Growing up, I dreaded seeing fat bodies in media because they always meant the same thing. They were the butt of the joke, the desperate or funny best friend, the villain, or my most hated offender: a virtuous fatty who would be magically redeemable and worthy after losing weight. I wanted so badly to just see someone existing—sometimes failing; sometimes succeeding—in a fat body without fatness being a moral failure.

Patricia “Sweet Pea” DiMarco is fat. But she’s also experiencing friendship growing pains, taking on new responsibilities, and navigating her parents’ divorce. Just like each of us, she is many things, and fat is just one of them.

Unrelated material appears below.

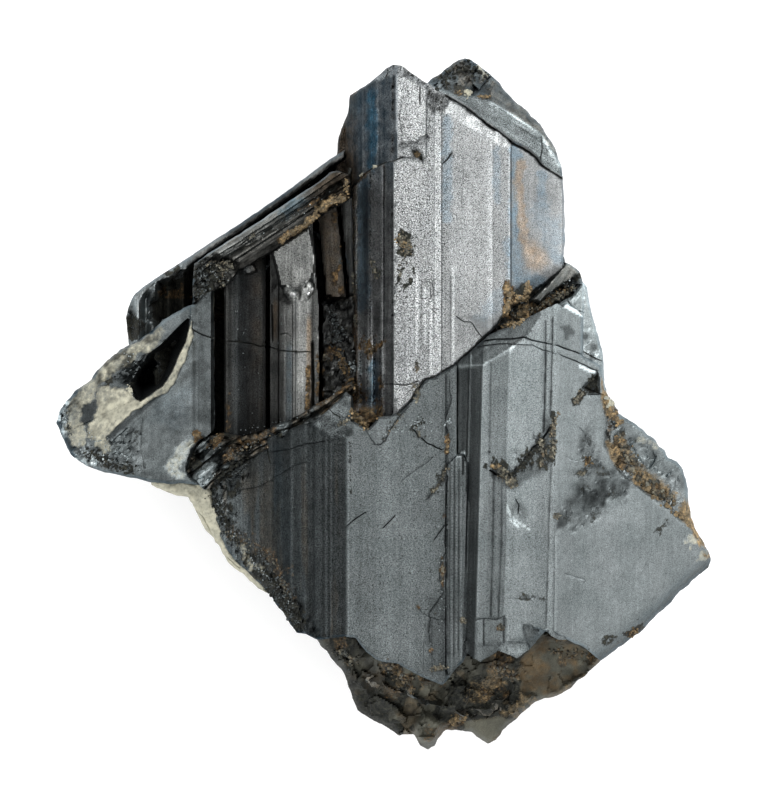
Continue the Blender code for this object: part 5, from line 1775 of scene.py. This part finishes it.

Every time I sit down at my keyboard, even when I’m feeling wholly unqualified, I have a moment of disbelief as the realization hits me that this is my job. Today, as I write this blog post, that feeling is stronger than ever. I’m completely humbled by the news that Dear Sweet Pea was named the best children’s book of the year by Amazon’s editors. I wish I could go back in time and tell my younger self who hated to see her reflection (in books, film, television, and sometimes even a mirror) that, like people, good stories come in all shapes and sizes.

I’m thrilled to share Dear Sweet Pea with you. I hope you’ll laugh and be moved—and that it will help you change the conversation we have about our bodies every day.